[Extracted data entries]
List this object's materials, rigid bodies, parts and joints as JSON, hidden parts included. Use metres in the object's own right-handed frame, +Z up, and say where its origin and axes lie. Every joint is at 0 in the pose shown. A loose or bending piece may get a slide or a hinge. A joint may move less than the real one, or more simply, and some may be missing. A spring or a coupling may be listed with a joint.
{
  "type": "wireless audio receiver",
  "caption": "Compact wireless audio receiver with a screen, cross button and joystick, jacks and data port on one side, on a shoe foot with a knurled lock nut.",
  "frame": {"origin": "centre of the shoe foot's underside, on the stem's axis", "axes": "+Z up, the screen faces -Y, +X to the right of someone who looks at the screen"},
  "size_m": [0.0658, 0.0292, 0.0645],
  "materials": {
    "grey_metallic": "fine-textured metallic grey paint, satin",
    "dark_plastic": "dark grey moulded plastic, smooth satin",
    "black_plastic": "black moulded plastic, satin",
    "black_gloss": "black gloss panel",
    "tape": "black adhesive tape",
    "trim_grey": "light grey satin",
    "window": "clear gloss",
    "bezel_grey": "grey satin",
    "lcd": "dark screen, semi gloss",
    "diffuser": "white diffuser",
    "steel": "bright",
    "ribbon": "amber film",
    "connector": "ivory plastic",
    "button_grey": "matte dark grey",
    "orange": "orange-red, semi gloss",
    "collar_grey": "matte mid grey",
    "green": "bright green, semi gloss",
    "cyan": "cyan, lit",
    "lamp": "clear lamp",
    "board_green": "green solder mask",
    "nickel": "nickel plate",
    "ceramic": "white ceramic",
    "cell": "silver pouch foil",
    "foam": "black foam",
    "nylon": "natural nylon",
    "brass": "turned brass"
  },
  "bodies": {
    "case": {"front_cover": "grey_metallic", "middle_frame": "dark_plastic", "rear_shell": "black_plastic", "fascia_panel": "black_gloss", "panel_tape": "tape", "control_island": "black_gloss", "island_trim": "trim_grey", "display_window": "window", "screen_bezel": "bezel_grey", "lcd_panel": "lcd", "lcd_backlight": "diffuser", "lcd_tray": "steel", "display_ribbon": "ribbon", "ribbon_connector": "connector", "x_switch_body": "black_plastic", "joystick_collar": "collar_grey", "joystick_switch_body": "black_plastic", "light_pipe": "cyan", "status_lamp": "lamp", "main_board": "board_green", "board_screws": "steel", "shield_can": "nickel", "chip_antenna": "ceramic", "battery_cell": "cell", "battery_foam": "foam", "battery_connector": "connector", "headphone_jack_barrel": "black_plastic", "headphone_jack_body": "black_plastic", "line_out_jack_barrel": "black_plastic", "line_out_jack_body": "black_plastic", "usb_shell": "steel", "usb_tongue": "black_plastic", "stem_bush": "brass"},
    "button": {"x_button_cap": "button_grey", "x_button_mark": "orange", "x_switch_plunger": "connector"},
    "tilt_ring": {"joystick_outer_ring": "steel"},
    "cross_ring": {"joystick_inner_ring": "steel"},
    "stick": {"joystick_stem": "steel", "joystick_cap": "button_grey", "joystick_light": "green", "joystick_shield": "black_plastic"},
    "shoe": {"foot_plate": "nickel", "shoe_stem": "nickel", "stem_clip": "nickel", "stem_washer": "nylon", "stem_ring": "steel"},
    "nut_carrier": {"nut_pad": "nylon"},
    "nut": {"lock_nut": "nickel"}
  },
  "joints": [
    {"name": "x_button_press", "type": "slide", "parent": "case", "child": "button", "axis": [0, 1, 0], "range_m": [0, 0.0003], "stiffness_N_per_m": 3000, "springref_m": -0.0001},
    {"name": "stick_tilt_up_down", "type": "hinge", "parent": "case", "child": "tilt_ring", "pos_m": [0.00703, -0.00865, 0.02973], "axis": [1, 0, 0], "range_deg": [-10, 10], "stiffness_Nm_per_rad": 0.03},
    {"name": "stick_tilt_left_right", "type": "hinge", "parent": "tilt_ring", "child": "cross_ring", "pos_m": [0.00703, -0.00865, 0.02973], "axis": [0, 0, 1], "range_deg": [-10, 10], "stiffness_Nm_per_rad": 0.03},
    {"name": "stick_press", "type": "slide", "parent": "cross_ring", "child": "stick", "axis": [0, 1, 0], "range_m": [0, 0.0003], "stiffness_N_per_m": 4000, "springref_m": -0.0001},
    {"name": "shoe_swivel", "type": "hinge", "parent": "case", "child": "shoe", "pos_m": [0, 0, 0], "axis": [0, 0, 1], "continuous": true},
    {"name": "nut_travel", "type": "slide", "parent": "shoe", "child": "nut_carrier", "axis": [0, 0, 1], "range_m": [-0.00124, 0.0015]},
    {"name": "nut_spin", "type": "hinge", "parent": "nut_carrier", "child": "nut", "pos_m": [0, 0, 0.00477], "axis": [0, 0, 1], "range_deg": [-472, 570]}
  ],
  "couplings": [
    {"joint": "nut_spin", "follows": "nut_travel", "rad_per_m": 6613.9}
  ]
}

* * *

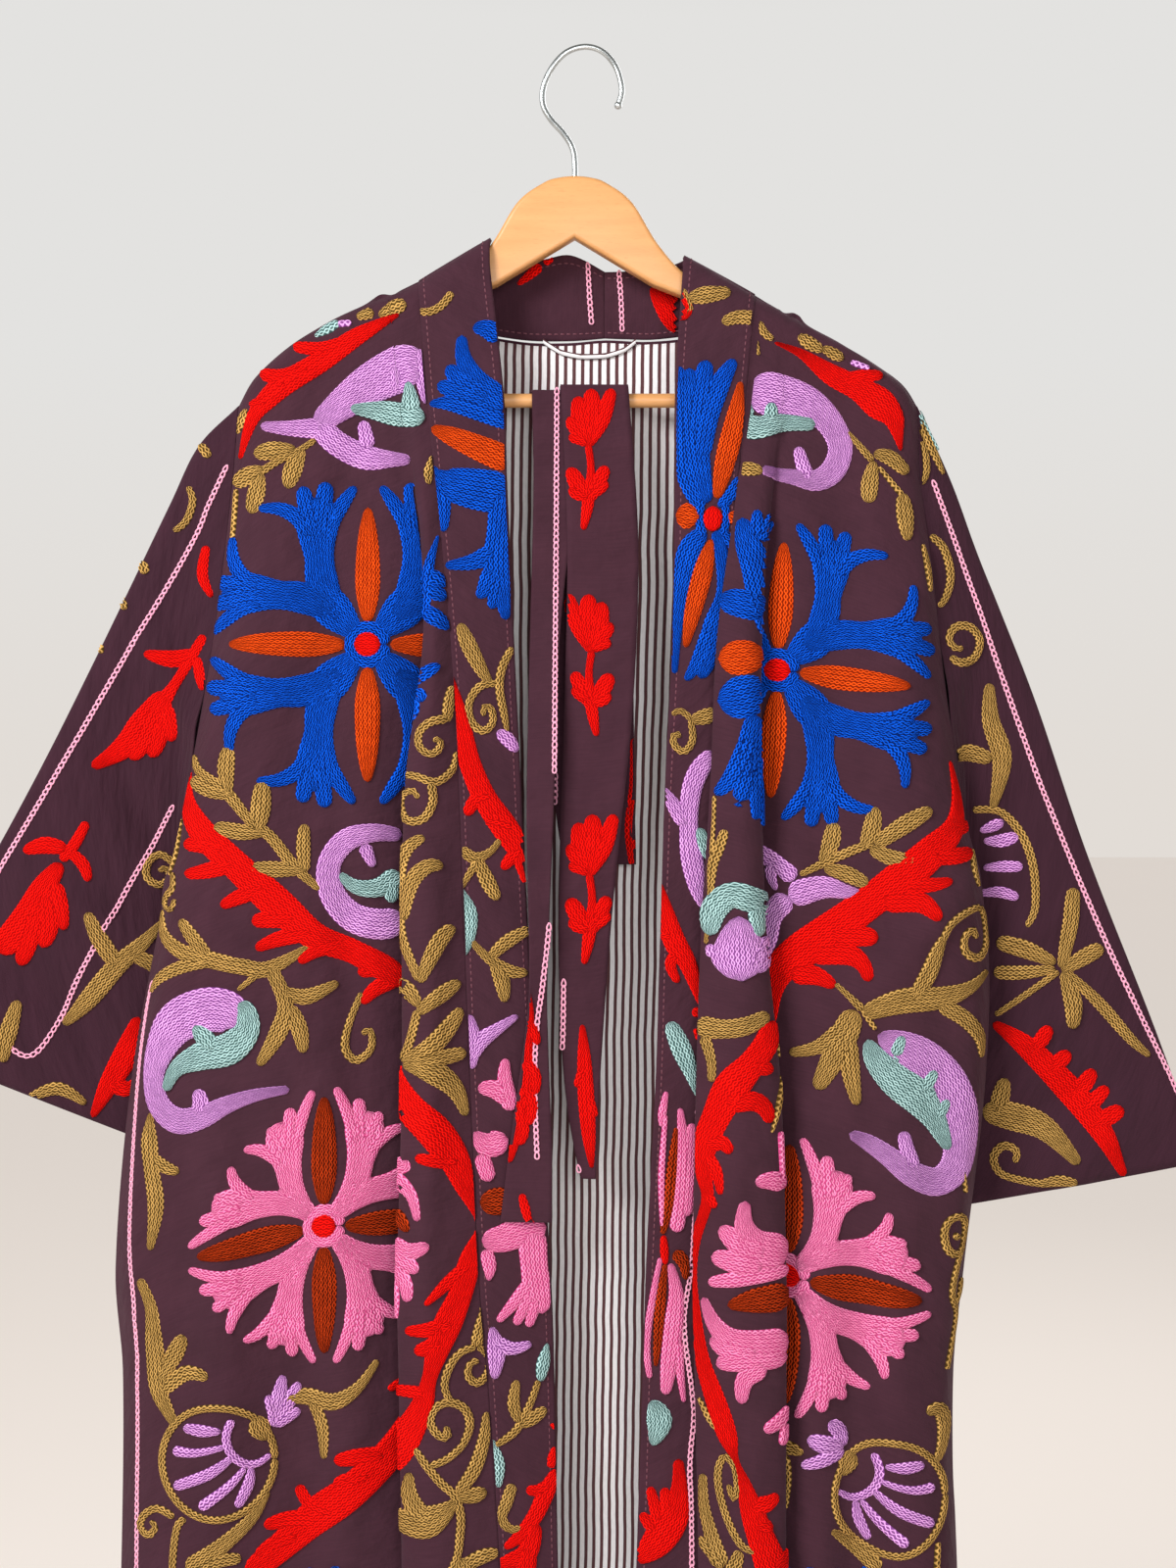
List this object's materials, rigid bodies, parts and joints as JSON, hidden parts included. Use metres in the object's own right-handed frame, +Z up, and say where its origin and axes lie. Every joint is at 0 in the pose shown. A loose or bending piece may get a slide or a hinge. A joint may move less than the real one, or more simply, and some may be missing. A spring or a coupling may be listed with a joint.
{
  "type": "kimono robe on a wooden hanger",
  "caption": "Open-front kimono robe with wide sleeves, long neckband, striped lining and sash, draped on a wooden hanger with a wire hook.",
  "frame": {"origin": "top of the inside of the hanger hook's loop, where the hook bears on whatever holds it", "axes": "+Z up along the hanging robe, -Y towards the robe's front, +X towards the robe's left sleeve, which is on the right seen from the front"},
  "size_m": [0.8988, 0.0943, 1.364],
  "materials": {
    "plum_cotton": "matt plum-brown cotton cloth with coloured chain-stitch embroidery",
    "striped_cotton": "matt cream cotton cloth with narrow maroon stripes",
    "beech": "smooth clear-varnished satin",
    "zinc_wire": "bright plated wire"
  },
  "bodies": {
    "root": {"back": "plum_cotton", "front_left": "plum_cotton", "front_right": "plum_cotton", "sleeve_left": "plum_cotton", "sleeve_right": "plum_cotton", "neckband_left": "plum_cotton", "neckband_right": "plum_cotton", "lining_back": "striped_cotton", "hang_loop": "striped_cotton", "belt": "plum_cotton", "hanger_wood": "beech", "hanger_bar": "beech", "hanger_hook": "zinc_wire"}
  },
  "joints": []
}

=== Stated task ===
Where a line in the material above holds "axes", copy that line.

=== The response ===
List this object's materials, rigid bodies, parts and joints as JSON, hidden parts included. Use metres in the object's own right-handed frame, +Z up, and say where its origin and axes lie. Every joint is at 0 in the pose shown. A loose or bending piece may get a slide or a hinge. A joint may move less than the real one, or more simply, and some may be missing. A spring or a coupling may be listed with a joint.
  "frame": {"origin": "centre of the shoe foot's underside, on the stem's axis", "axes": "+Z up, the screen faces -Y, +X to the right of someone who looks at the screen"},
List this object's materials, rigid bodies, parts and joints as JSON, hidden parts included. Use metres in the object's own right-handed frame, +Z up, and say where its origin and axes lie. Every joint is at 0 in the pose shown. A loose or bending piece may get a slide or a hinge. A joint may move less than the real one, or more simply, and some may be missing. A spring or a coupling may be listed with a joint.
  "frame": {"origin": "top of the inside of the hanger hook's loop, where the hook bears on whatever holds it", "axes": "+Z up along the hanging robe, -Y towards the robe's front, +X towards the robe's left sleeve, which is on the right seen from the front"},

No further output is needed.